In 2019, Kraft Foods discontinued the production of Freshen-Up to focus on other projects. There are rumors that you can still find original Freshen-Up gum at some small town candy stores, but don’t be fooled by someone online–people have bought packs on eBay that are not made by the original brand.
Every big gum bubble has to burst at some point…
Why Americans are losing their taste for gum.
It’s tough to hear that your favorite food, snack, or gum is no longer being made. Nobody likes making the jump to a new thing when they love their old favorite.
But it begs a bigger question: if gum brands are discontinuing products, is it because people aren’t buying?
Turns out the answer is yes. According to stats, gum sales are down 14% in the last year across the board.
As the gum legend,William Wrigley, once said, “Anyone can make gum. The trick is to sell it.”
Here’s the problem…
Back in the early ‘50s and ‘60s, gum was seen as an endearing treat–something that was chewed by movie stars, musicians, and GI’s at war. That’s why all the kids were gung ho on chewing the stuff back then.
As time progressed into the ‘70s and ‘80s gum became a symbol of defiance. Most high school students were told to keep it out of their mouths and rebels like Greasers and Punks chewed it in rebellion.
Just go back and watch the blockbuster Grease and you’ll see Frenchy chewing on some bubble gum the whole film. It’s actually rumored that the cast of that movie chewed over 100,000 pieces of gum during filming.
Nonetheless, gum was part of the cultural zeitgeist during that time making it a widely popular item for young teens and adults to chew on not only for its taste but also for its status.
Here’s where things start to go downhill.
Around the mid-2000s we started to see the “sugar-free” movement in the U.S. This is when Americans start to realize that the old school food pyramid is no longer accurate and a new wave of alternative eating options start to present themselves to consumers.
That’s where “sugar-free” gum starts to take over and brands shift their approach toward this new health-conscious consumer who could care less about innovation and packaging design and more about ingredients.

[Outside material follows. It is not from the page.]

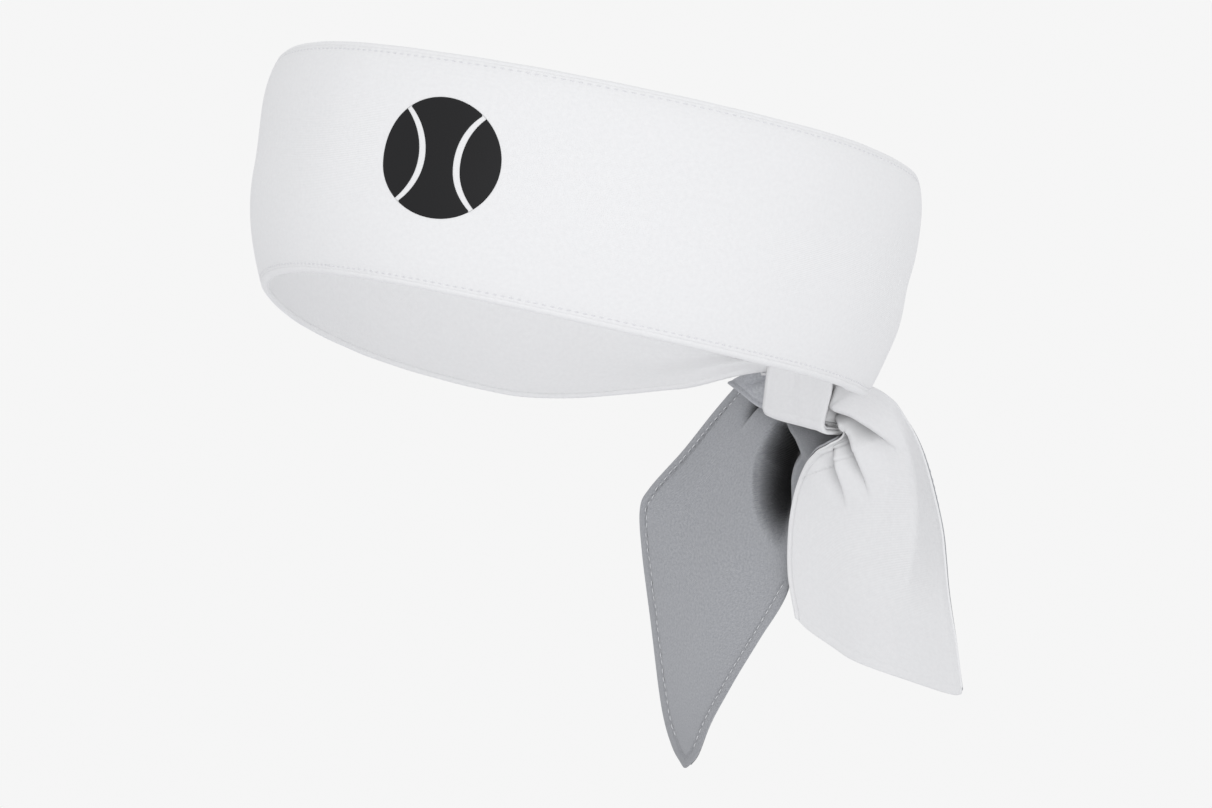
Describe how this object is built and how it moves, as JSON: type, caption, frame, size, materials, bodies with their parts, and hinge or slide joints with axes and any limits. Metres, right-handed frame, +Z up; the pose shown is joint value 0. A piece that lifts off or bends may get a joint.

Speaking of ingredients, this is also when many major gum brands start to realize consumers aren’t too keen on chewing artificial plastic either.
In case you didn’t know, some gum in fact is made from a type of rubber called polyvinyl acetate. Thus, as consumers became more aware of what they were putting into their bodies and the environment, gum lost some of its appeal.
Fast forward to now and we start to see more consumers stepping away from big brand gum and toward other alternatives. Some brands have emerged with “natural” gum that goes back to the original sap ingredients that are pulled from sapodilla trees called, where the name "chicle" comes from.
These brands flaunt both a healthier alternative gum that is also eco-friendly to the environment.
All that to be said, there are still plenty of gum chewers out there masticating away on their favorite flavors.
And while we might not be able to get our hands on Freshen-Up gum anymore, there are still plenty of old school classics and new wave tastes that we can try out when we feel the need to chew.